Cet usage a encore l'avantage de prévenir les habitants limitrophes du pays vignoble, qui viennent chaque année soit pour aider à la cueillette du raisin, soit pour faire quelques acquisitions. Ces derniers se rendent alors de préférence là où la vendange est dans les meilleures conditions de prix et surtout de maturité.

L'usage des bans proprement dits est généralement perdu; il pouvait avoir sa raison d'être, on le comprend, lorsque le sol appartenait à un petit nombre de propriétaires, tenant non-seulement à se rendre compte de leurs récoltes, mais encore à fixer la nature du plan qui devait être cultivé. D'ailleurs, les percepteurs de dimes trouvaient dans cet usage une plus grande facilité pour opérer leurs recettes.
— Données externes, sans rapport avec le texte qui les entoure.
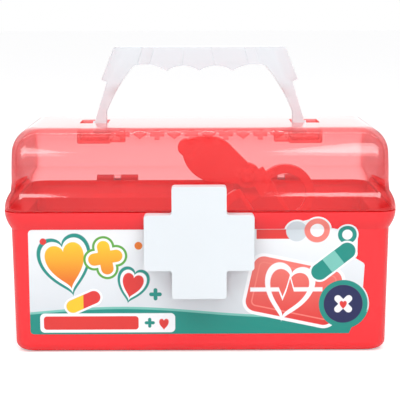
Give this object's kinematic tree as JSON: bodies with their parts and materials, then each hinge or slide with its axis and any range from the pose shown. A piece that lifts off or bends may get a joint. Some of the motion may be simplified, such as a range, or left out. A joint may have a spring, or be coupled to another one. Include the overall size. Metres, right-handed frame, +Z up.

Avec notre morcellement infini du sol, on voit disparaître cette coutume, qui a pour inconvénient d'obliger à récolter d'abord un cantonnement, puis un autre, de telle sorte qu'il peut arriver qu'un propriétaire d'une vigne située dans le premier ban, sera quelquefois dans la nécessité de laisser ses cuves à moitié remplies, jusqu'au jour où il lui sera permis d'aller vendanger dans le cantonnement contenant une autre vigne, qui peut-être même, à cause de la nature de son plan dominant ou même de sa récente implantation, donnera alors une moins bonne et moins abondante récolte, soit parce que le raisin sera trop mûr ou qu'il aura éprouvé un commencement d'altération.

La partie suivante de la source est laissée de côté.